Please comment on the actions of the current school board.

Templeton: The Knox County School Board faces numerous challenges, including funding, growth planning, and accountability. To effectively address these issues, board members must work toward consensus with the best interests of all students in mind.

Owen: The current school board has become entrenched in party politics and drama, rather than focusing on the needs of the public school students in our classrooms. Our board has to return to working for students, rather than pushing politicized rhetoric about schools. As a non-partisan member of the board, I continually work to pull them back to looking at what students really need.

The current school board is failing to adequately manage the district, by voting for agenda items without having full information regarding the impacts of the decisions being made. Certain board members pushed for big changes when hiring the superintendent. This has resulted in “churn” and continual change and reorganization within departments and a lack of stability for the district and for individual schools that negatively impacts staff morale. The Board and each individual member must accept their role in managing the district and listen to the needs of our staff and students. I will always lift up those voices and make sure they are heard by the Board and by the administration.

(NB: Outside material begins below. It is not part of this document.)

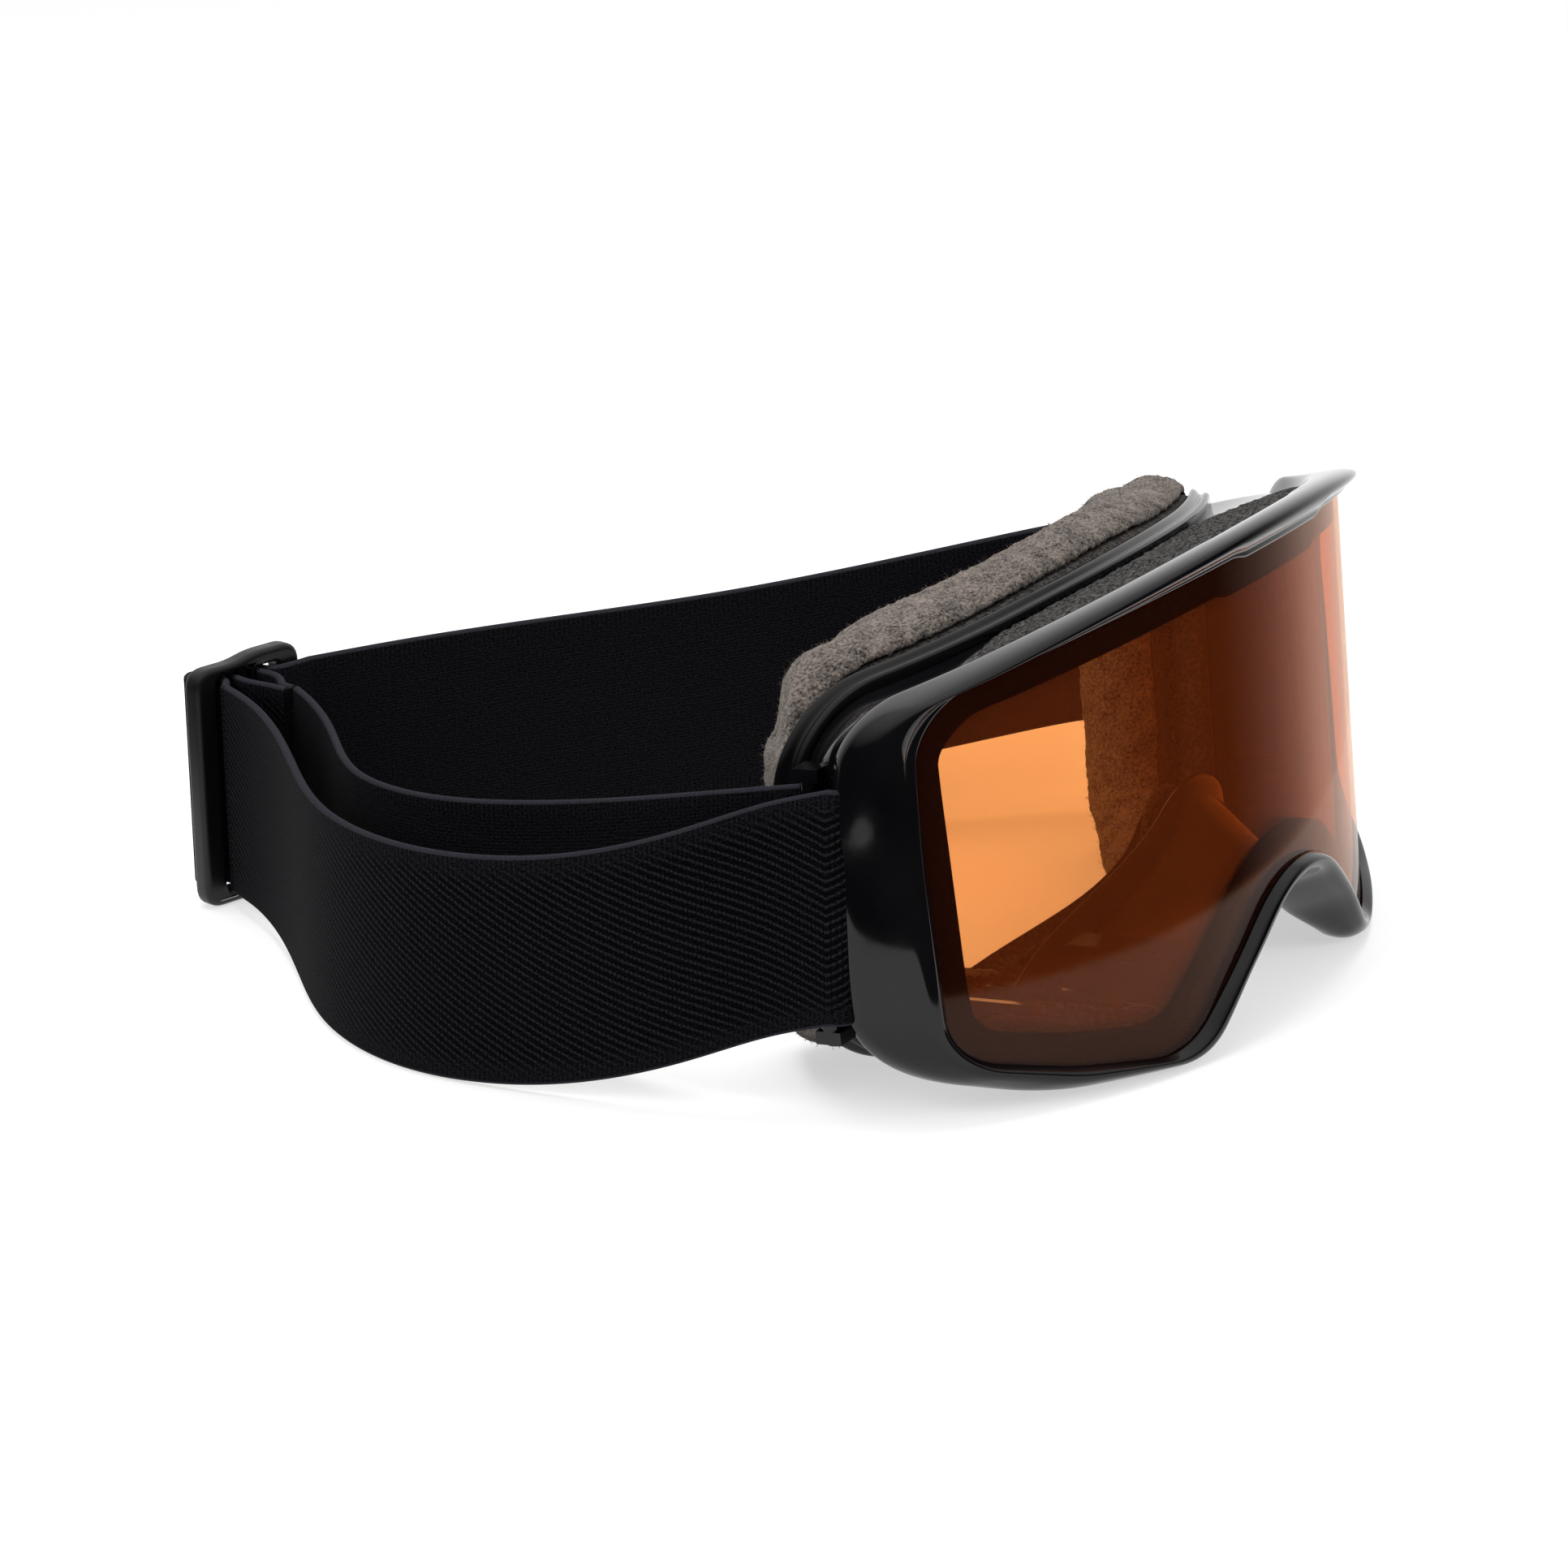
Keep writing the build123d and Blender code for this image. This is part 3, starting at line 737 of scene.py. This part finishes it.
def make_padding():
    base = [
        (0, 1.0, -3.5, 32.4, 166), (0, 1.0, -2.4, 33.9, 166), (0, 1.0, -2.2, 36.5, 166),
        (0, 0.99, -2.6, 38.4, 166), (0, 0.98, -4.5, 39.4, 166), (1, 1.0, 1.0, 39.4, 166),
        (1, 1.0, 0.0, 38.0, 166), (1, 1.0, 0.4, 34.5, 166), (1, 1.0, 2.0, 32.4, 166),
    ]
    soft = [
        (0, 0.98, -4.5, 39.9, 160), (0, 0.975, -3.4, 41.0, 150), (0, 0.965, -3.2, 42.5, 128),
        (0, 0.93, -3.8, 44.5, 110), (0, 0.88, -5.0, 45.8, 96), (0, 0.83, -6.6, 46.2, 92),
        (1, 0.82, 1.8, 45.6, 92), (1, 0.83, 0.6, 43.0, 104), (1, 0.92, 0.8, 40.4, 145),
    ]
    skin = [
        (0, 1.0, -1.6, 34.6, 166), (0, 1.0, -0.1, 35.6, 164), (0, 0.995, 0.9, 38.0, 158),
        (0, 0.985, 1.5, 41.0, 146), (0, 0.965, 1.4, 43.6, 124), (0, 0.93, 0.6, 45.8, 106),
        (0, 0.88, -1.0, 47.3, 95), (0, 0.83, -3.6, 48.4, 89), (0.5, 0.81, -1.5, 48.7, 88),
        (1, 0.8, 2.0, 47.6, 90), (1, 0.8, -0.4, 45.2, 98), (1, 0.86, -0.8, 42.0, 122),
        (1, 0.92, -0.2, 40.4, 144), (1, 0.87, 0.5, 42.2, 122), (1, 0.81, 0.9, 44.8, 99),
        (1, 0.81, 2.2, 46.6, 92), (0.5, 0.82, -2.0, 47.5, 90), (0, 0.84, -4.8, 47.2, 91),
        (0, 0.885, -2.2, 46.2, 97), (0, 0.935, -0.6, 44.7, 108), (0, 0.968, 0.2, 42.8, 126),
        (0, 0.985, 0.3, 40.6, 146), (0, 0.995, -0.3, 38.0, 158), (0, 1.0, -1.2, 36.2, 164),
        (0, 1.0, -2.1, 35.4, 166),
    ]
    body = smooth(ring_of_rows("face_foam_base_ring", padding_rows(base)), 1)
    finish_piece(body, PADDING, "goggle", "face_foam", "face_foam_base")
    middle = smooth(ring_of_rows("face_foam_soft_ring", padding_rows(soft)), 1)
    finish_piece(middle, PADDING, "goggle", "face_foam", "face_foam_soft")
    nap = smooth(ring_of_rows("fleece_liner_skin", padding_rows(skin)), 2)
    apply_modifiers(nap)
    roughen(nap, 0.0003, 150)
    roughen(nap, 0.00035, 900)
    add_fibres(nap, FIBRES, FIBRE_LENGTH)
    finish_piece(nap, FLEECE, "goggle", "fleece", "fleece_liner")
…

When the Special Education Task Force coined the term “Culture of Resistance,” it fit the culture of the board and administration better than any I have heard. It isn’t that information is difficult to obtain or that it takes significantly more work to provide information to the board prior to a vote. It is just that too many people don’t want to provide information, or accommodations, or whatever it is that others need to be able to succeed… And that should be completely unacceptable to all of us. It is unacceptable to me – and I want to continue working to bring public information to the public and to be sure that I am asking for complete information on every decision we make.

Polis: Hard working, conscientious and doing their best for our schools.